Por Juan De la Puente
El Perú se
encuentra parado al centro mismo entre el pasado y el futuro. El presente
aparece todavía como un espacio corto de tiempo y movimiento. El eco del periodo
PPK aún resuena, y la confrontación violenta que implicó esa etapa, antecedida
por otra cuyos orígenes podrían situarse en el año 2013, apenas ha cedido.

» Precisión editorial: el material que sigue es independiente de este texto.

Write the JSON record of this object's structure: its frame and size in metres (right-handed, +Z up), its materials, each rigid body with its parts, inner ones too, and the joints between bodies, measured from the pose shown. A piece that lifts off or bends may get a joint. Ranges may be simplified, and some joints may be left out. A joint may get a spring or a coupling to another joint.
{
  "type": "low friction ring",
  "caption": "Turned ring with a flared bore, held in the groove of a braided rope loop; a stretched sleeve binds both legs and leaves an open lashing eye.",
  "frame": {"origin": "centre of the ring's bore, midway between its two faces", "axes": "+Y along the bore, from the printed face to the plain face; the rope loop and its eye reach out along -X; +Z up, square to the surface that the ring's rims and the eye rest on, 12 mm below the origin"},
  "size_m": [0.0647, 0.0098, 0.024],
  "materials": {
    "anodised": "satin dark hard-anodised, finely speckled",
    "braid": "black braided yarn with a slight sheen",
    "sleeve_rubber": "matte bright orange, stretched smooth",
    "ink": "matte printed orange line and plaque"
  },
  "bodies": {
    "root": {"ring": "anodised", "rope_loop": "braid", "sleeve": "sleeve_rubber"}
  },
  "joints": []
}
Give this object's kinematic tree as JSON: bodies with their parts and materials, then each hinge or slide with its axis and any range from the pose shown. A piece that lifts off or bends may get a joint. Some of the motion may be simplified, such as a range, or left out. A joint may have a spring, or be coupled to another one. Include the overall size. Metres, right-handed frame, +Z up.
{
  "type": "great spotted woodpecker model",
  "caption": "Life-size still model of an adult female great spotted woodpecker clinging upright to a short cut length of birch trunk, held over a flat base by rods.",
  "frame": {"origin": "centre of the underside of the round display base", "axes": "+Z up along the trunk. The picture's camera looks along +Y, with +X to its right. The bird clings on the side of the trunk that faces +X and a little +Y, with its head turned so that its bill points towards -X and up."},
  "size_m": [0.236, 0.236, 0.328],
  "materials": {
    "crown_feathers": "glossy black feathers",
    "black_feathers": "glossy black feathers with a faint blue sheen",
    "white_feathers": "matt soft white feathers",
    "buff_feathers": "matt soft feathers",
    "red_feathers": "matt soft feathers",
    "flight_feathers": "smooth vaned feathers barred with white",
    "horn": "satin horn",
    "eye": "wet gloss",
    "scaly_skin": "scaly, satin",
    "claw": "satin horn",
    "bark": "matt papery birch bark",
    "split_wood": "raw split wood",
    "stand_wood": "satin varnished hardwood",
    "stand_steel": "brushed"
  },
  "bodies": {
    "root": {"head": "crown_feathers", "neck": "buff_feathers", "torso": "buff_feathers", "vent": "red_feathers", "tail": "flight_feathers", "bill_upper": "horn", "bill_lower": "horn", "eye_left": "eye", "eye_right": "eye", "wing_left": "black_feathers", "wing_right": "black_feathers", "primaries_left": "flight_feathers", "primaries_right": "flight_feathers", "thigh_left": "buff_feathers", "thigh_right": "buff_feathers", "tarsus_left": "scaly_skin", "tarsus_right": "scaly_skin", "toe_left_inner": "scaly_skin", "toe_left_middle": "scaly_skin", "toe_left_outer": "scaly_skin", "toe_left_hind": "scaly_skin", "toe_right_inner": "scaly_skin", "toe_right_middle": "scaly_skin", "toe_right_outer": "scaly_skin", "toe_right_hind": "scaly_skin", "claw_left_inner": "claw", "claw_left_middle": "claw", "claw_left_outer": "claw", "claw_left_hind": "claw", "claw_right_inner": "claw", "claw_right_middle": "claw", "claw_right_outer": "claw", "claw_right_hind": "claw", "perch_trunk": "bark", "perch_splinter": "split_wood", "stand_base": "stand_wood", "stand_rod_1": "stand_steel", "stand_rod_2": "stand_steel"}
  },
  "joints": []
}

Todavía podemos afirmar que hay una mano invisible que mueve la política en una
lógica negativa.
Quienes vivimos
los primeros días del período post Fujimori encontramos algunas similitudes con
lo que ahora sucede. La más importante quizás sea la convicción de un sector de
la elite peruana que no cree en la posibilidad de un cambio y que se sigue
manejando con los códigos del pasado, como si no se hubiese producido una recomposición
del poder.
Ese es por
ahora el principal desafío del nuevo gobierno y de la nueva etapa. La sombra
del pasado es todavía fuerte, incluso hegemónica; y produce hechos decisivos
que opacan lo nuevo y lo precarizan, como las recientes diligencias judiciales
del ex presidente PPK o la renovada lucha entre los hermanos Fujimori.
Vizcarra es
por ahora un símbolo, pero la transición que representa se abre paso a través de
una cultura que por cinco años recreó el encono. Ni los partidos ni los medios –ya
no solo la mayoría de políticos- estuvieron preparados para un momento distinto.

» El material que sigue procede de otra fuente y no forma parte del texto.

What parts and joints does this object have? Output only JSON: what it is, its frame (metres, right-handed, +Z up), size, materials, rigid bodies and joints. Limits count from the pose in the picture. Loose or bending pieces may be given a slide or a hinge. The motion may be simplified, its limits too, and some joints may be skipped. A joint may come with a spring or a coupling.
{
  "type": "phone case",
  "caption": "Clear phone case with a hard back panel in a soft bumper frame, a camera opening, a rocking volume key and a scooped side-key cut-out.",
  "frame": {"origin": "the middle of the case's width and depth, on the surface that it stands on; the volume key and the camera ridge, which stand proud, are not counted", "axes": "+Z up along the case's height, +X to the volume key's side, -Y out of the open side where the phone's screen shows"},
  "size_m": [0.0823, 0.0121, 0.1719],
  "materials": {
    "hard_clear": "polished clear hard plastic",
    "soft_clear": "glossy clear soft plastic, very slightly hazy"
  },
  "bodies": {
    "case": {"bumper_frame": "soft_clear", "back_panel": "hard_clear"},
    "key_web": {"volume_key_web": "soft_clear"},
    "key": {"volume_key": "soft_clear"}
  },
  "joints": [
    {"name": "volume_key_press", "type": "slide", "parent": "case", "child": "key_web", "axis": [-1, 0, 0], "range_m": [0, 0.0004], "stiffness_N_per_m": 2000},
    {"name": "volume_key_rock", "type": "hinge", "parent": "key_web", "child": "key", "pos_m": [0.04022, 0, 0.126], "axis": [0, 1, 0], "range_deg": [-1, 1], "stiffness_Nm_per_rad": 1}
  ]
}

Así, procesar el giro desde el modo contra
al modo pro, cuesta mucho.
También
hay diferencias con el período iniciado en noviembre del año 2000. Ahora, un
sector mayoritario de la elite peruana se resiste a considerar que el período
iniciado con la caída de PPK es una transición. Con enojo, ponen por delante el
aspecto legal del asunto y consideran que Vizcarra solo debe cumplir los 3 años
y 4 meses del período por el que fue elegido PPK, que la Constitución no llama
a lo que hemos iniciado un Gobierno de Transición -lo que es cierto pero el
problema no es el rótulo legal-, que las transiciones no pueden ser “tan largas”,
o que solo cabe una transición cuando el proceso se realiza desde un gobierno
autoritario, una lectura elemental/lamentable de los profesores O'Donnell, Linz,
Garretón, y Mainwaring, entre otros.
No hay espacio para
un gobierno PPK 2.0. Resulta claro que la única opción exitosa de esta etapa es
el modelo de una transición a un régimen de mayor democracia, participación,
eficiencia publica y transparencia, alcanzada mediante un gobierno amplio,
plural y con un sentido de reforma que debe ser, precisamente, objeto de un
acuerdo y de una práctica concertada. Tras este objetivo, respirándole al sistema
a en la nuca está el 50% de peruanos que quieren que se vayan todos, una de
cuyas expresiones –no es la única, no confundir lo político con la viabilidad
legal- es el adelanto de elecciones.
El presidente Vizcarra es una garantía del logro
de ese objetivo. En él existe un Paniagua que se abre paso, llámese también una
forma republicana de encarar el poder con austeridad, y un contenido menos
populista y agresivo para las relaciones con los otros.
Por ahora, el
sistema tiene pocas armas para esa transición. Luego del posicionamiento del
presidente Vizcarra se espera un gabinete a la medida de él y de la etapa
iniciada, lo que ha empezado a chocar con el juego de “yo quiero ser ministro”
o “nombra al que yo quiero”, en franco desarrollo. La revisión de los gabinetes
propuestos, elaborados para que los medios incautos lo difundan para presionar
al nuevo presidente –parece algo básico, pero funciona- arroja una visón de la concertación
como sinónimo de fragmentación, recojo de estrellas o vigilancia de intereses
específicos. Eso es cualquier cosa, menos transición, pluralidad y transversalidad.